Saturday, June 02, 2007

Shedding my skin

Apologies for the long absence. This post comes to you from a whole new part of Tokyo, courtesy of bandwidth stolen from our new neighbours. The Beast and I have moved, and this time it really is to Paradise. Our flat looks over a tree-filled courtyard far removed from any roads. As I sit here typing, I can hear a breeze rustling through the leaves outside and the muted tones of someone elsewhere in the building playing piano. No cars, no motorbikes and no karaoke bars are within earshot. Despite the peace and verdure, two minutes from our flat is a street lined with antiquarian book shops, cafes, restuarants and bars.

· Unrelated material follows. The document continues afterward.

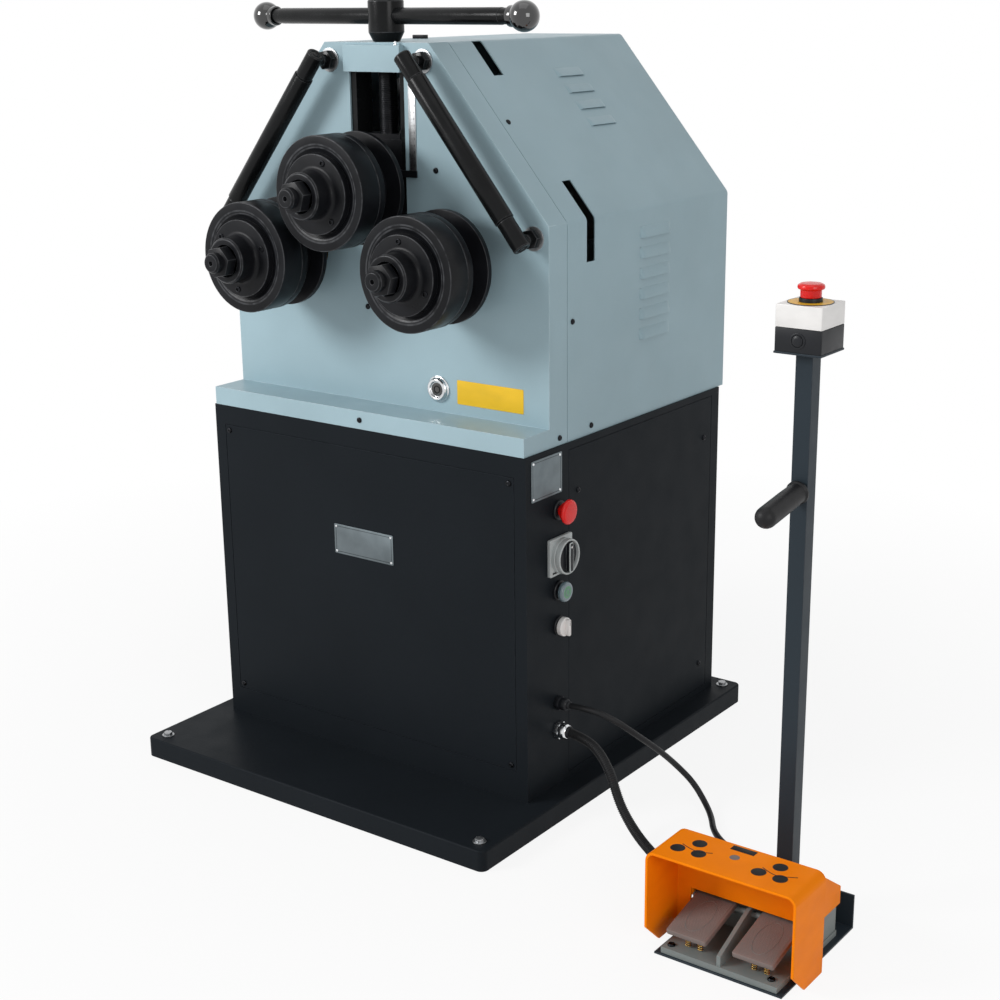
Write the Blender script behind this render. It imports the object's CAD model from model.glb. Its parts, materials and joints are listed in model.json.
import json
import math

import bmesh
import bpy
from mathutils import Matrix, Vector

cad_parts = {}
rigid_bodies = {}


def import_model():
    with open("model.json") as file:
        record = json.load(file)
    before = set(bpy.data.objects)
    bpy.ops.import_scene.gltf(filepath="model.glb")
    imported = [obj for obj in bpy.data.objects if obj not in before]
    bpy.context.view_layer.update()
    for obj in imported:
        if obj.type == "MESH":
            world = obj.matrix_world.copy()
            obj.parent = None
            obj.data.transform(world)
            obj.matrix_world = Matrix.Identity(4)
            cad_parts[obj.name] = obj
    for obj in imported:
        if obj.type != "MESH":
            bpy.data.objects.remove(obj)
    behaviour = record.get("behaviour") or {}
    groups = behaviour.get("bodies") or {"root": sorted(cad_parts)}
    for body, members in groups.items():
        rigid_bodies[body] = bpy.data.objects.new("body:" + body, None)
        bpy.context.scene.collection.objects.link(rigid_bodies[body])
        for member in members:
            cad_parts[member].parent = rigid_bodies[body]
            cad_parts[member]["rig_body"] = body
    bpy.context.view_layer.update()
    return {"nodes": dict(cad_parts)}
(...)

There's a convenience store on the corner, a post office and a wonderful little wine merchant just across the road, and a supermarket a couple of minutes walk away.

But it is not just the outside world that has transformed itself into something wonderful. The view on the inside has also taken on a rosy new glow. It may be simply that, because we cleaned everything before we moved, I hardly recognise our coffee table without the usual sticky rings and tufts of grey fluff. It may be that the duvet cover just feels somehow fresher with the sweaty yellow stains washed away. But I suspect there is something more fundamental at work. When I look in the mirror, even I look more attractive; the angles of my hips and legs somehow pleasing and the bags under my eyes less...well, baggy. My thoughts in idle moments run to pleasure in my surroundings and excitement about what lies around the corner rather than dread at being one of the grey commuters.

Moving has been like taking off an itchy, badly fitting garment and putting in its place a silken robe. Only afterwards do you realise quite how close to desperation it brought you and what a relief it is to get it off.